— BEGIN Information supplied —

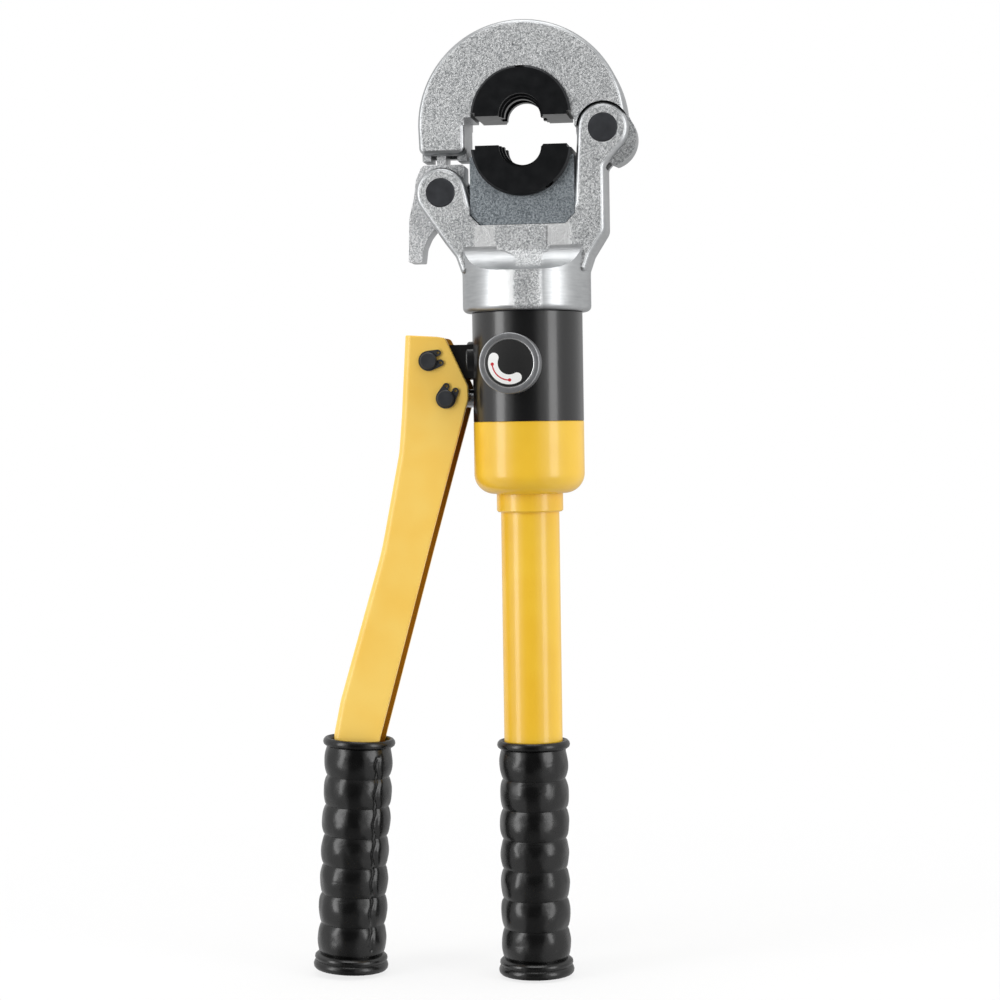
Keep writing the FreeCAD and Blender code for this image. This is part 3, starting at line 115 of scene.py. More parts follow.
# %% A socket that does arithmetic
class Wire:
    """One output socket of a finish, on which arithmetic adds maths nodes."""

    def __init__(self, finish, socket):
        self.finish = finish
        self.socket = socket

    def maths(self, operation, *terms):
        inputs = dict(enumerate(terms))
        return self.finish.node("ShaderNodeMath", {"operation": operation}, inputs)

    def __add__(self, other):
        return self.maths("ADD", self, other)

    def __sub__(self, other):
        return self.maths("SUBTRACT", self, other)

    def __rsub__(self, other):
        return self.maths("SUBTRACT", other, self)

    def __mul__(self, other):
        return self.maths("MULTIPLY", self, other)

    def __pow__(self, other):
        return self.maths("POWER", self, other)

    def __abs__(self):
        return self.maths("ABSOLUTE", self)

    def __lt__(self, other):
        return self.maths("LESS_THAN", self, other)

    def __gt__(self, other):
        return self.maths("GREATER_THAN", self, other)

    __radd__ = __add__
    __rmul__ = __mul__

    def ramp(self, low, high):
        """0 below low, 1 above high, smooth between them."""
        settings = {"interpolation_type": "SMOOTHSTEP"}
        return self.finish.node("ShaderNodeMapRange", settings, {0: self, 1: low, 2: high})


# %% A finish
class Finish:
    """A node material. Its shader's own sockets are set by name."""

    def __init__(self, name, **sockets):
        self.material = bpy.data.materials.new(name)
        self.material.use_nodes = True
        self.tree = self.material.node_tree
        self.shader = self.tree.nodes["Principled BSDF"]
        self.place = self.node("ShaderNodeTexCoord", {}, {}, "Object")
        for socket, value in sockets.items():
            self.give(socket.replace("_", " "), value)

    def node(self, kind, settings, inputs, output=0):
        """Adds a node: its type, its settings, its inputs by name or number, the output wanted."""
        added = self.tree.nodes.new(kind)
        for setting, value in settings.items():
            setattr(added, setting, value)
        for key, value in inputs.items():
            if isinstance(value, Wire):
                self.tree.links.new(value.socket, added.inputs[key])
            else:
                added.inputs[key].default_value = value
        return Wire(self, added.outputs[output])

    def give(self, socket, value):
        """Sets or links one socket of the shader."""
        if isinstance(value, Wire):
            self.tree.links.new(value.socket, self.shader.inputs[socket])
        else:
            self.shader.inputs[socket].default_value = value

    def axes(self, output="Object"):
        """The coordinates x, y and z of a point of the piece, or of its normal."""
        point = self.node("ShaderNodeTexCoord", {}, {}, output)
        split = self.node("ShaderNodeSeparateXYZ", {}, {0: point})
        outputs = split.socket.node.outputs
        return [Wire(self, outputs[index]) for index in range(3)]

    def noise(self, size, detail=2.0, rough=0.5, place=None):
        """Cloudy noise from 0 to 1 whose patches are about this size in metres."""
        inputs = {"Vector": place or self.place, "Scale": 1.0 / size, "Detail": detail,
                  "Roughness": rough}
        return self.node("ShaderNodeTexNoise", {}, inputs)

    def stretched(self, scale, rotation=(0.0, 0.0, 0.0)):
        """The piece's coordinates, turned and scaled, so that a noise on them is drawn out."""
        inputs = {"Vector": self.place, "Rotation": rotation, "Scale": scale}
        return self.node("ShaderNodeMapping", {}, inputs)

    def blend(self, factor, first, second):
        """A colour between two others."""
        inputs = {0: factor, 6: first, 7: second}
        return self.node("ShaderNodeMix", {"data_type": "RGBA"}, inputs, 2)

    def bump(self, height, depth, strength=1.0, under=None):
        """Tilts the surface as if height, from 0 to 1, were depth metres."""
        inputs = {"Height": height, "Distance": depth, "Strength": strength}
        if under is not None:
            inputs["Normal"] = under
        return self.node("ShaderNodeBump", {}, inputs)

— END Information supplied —

## [Stated task]
Set down the material above again, word for word.

## [Result for this task]
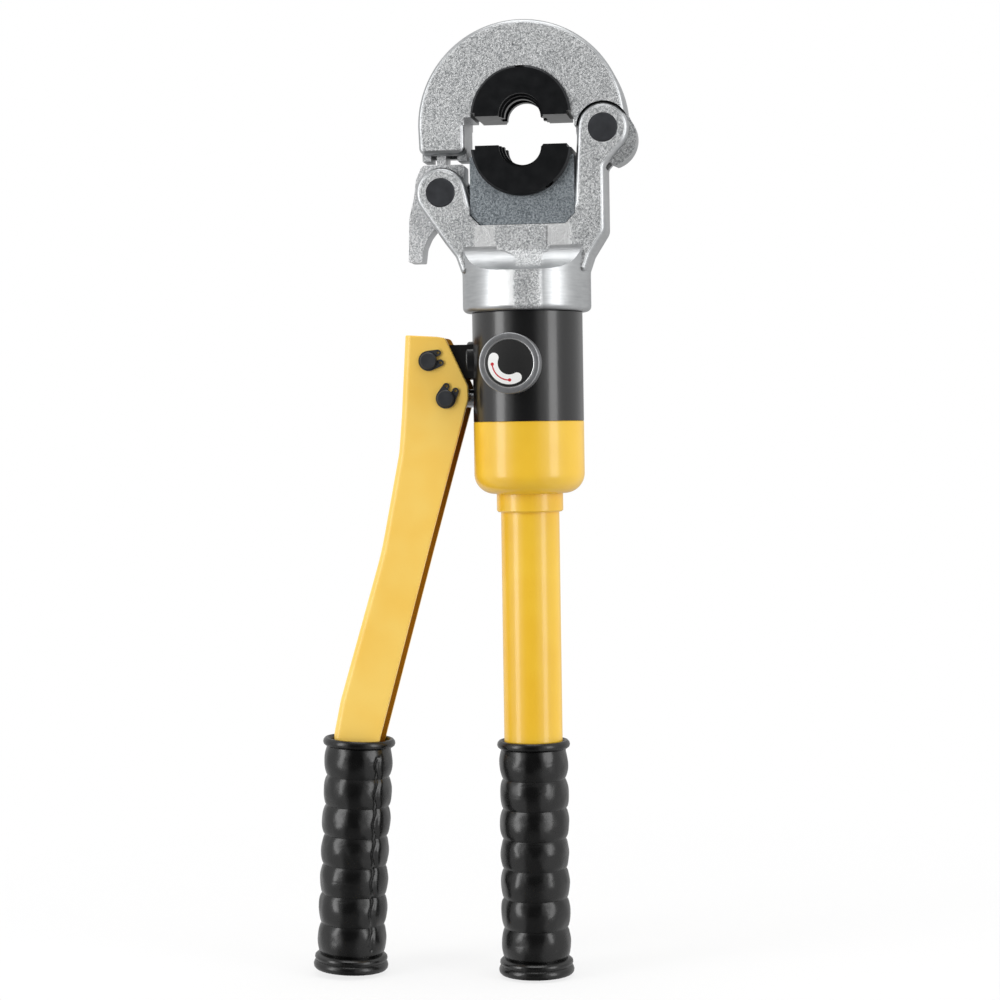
Keep writing the FreeCAD and Blender code for this image. This is part 3, starting at line 115 of scene.py. More parts follow.
# %% A socket that does arithmetic
class Wire:
    """One output socket of a finish, on which arithmetic adds maths nodes."""

    def __init__(self, finish, socket):
        self.finish = finish
        self.socket = socket

    def maths(self, operation, *terms):
        inputs = dict(enumerate(terms))
        return self.finish.node("ShaderNodeMath", {"operation": operation}, inputs)

    def __add__(self, other):
        return self.maths("ADD", self, other)

    def __sub__(self, other):
        return self.maths("SUBTRACT", self, other)

    def __rsub__(self, other):
        return self.maths("SUBTRACT", other, self)

    def __mul__(self, other):
        return self.maths("MULTIPLY", self, other)

    def __pow__(self, other):
        return self.maths("POWER", self, other)

    def __abs__(self):
        return self.maths("ABSOLUTE", self)

    def __lt__(self, other):
        return self.maths("LESS_THAN", self, other)

    def __gt__(self, other):
        return self.maths("GREATER_THAN", self, other)

    __radd__ = __add__
    __rmul__ = __mul__

    def ramp(self, low, high):
        """0 below low, 1 above high, smooth between them."""
        settings = {"interpolation_type": "SMOOTHSTEP"}
        return self.finish.node("ShaderNodeMapRange", settings, {0: self, 1: low, 2: high})


# %% A finish
class Finish:
    """A node material. Its shader's own sockets are set by name."""

    def __init__(self, name, **sockets):
        self.material = bpy.data.materials.new(name)
        self.material.use_nodes = True
        self.tree = self.material.node_tree
        self.shader = self.tree.nodes["Principled BSDF"]
        self.place = self.node("ShaderNodeTexCoord", {}, {}, "Object")
        for socket, value in sockets.items():
            self.give(socket.replace("_", " "), value)

    def node(self, kind, settings, inputs, output=0):
        """Adds a node: its type, its settings, its inputs by name or number, the output wanted."""
        added = self.tree.nodes.new(kind)
        for setting, value in settings.items():
            setattr(added, setting, value)
        for key, value in inputs.items():
            if isinstance(value, Wire):
                self.tree.links.new(value.socket, added.inputs[key])
            else:
                added.inputs[key].default_value = value
        return Wire(self, added.outputs[output])

    def give(self, socket, value):
        """Sets or links one socket of the shader."""
        if isinstance(value, Wire):
            self.tree.links.new(value.socket, self.shader.inputs[socket])
        else:
            self.shader.inputs[socket].default_value = value

    def axes(self, output="Object"):
        """The coordinates x, y and z of a point of the piece, or of its normal."""
        point = self.node("ShaderNodeTexCoord", {}, {}, output)
        split = self.node("ShaderNodeSeparateXYZ", {}, {0: point})
        outputs = split.socket.node.outputs
        return [Wire(self, outputs[index]) for index in range(3)]

    def noise(self, size, detail=2.0, rough=0.5, place=None):
        """Cloudy noise from 0 to 1 whose patches are about this size in metres."""
        inputs = {"Vector": place or self.place, "Scale": 1.0 / size, "Detail": detail,
                  "Roughness": rough}
        return self.node("ShaderNodeTexNoise", {}, inputs)

    def stretched(self, scale, rotation=(0.0, 0.0, 0.0)):
        """The piece's coordinates, turned and scaled, so that a noise on them is drawn out."""
        inputs = {"Vector": self.place, "Rotation": rotation, "Scale": scale}
        return self.node("ShaderNodeMapping", {}, inputs)

    def blend(self, factor, first, second):
        """A colour between two others."""
        inputs = {0: factor, 6: first, 7: second}
        return self.node("ShaderNodeMix", {"data_type": "RGBA"}, inputs, 2)

    def bump(self, height, depth, strength=1.0, under=None):
        """Tilts the surface as if height, from 0 to 1, were depth metres."""
        inputs = {"Height": height, "Distance": depth, "Strength": strength}
        if under is not None:
            inputs["Normal"] = under
        return self.node("ShaderNodeBump", {}, inputs)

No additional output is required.